Gifts made 3 to 7 years before your death are taxed on a sliding scale known as ‘taper relief’.‘Taper relief’ might mean the Inheritance Tax charged on the gift is less than 40%.
If your estate includes a farm or woodland you should contact the Inheritance Tax and probate helpline about Agricultural Relief.
You can get 100% Business Relief on a business or interest in a business or shares in an unlisted company.
You can get 50% Business Relief on:
- Shares in more than 50% of a listed company
- Land, buildings or machinery used in a business the deceased were a partner in or controlled
- Land, buildings or machinery of the business, held in a trust benefiting the deceased
The deceased must have owned the business or the assets for at least 2 years before they died for business relief to apply.
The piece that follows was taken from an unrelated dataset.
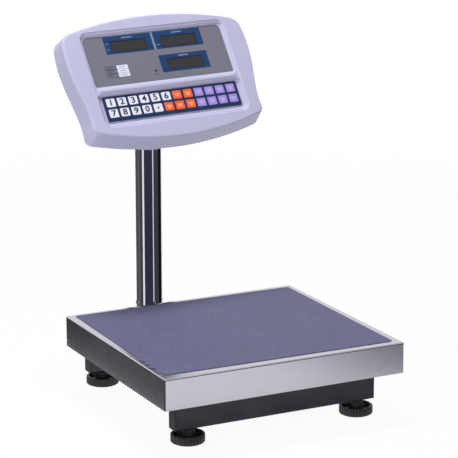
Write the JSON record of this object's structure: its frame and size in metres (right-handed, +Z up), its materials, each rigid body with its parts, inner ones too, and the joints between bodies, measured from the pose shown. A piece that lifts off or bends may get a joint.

When is Inheritance Tax Paid?
The person or people who are acting as executors can choose to pay the tax on certain assets by instalment. These can be made over ten years but the amount that remains outstanding will get charged interest. If the asset is sold before all the IHT is paid, the executors must pay the balance owed at this point.
If your estate is to incur IHT, it is wise for your executor to pay as much as possible within the first six months of death, even if they haven’t finished valuing the estate, known as payment on account. This will limit the interest that could be charged.
If the executor or administrator is planning to pay the tax from their own account (maybe because assets have not been sold yet), they can claim it back from the estate. HMRC can always refund any overpayment once probate has been granted.
If you have been appointed executor or administrator of the estate you must complete and submit an account of the estate within a year of death to avoid penalties. An IHT reference number must be obtained at least three weeks before a payment is made. This can be done by post or online.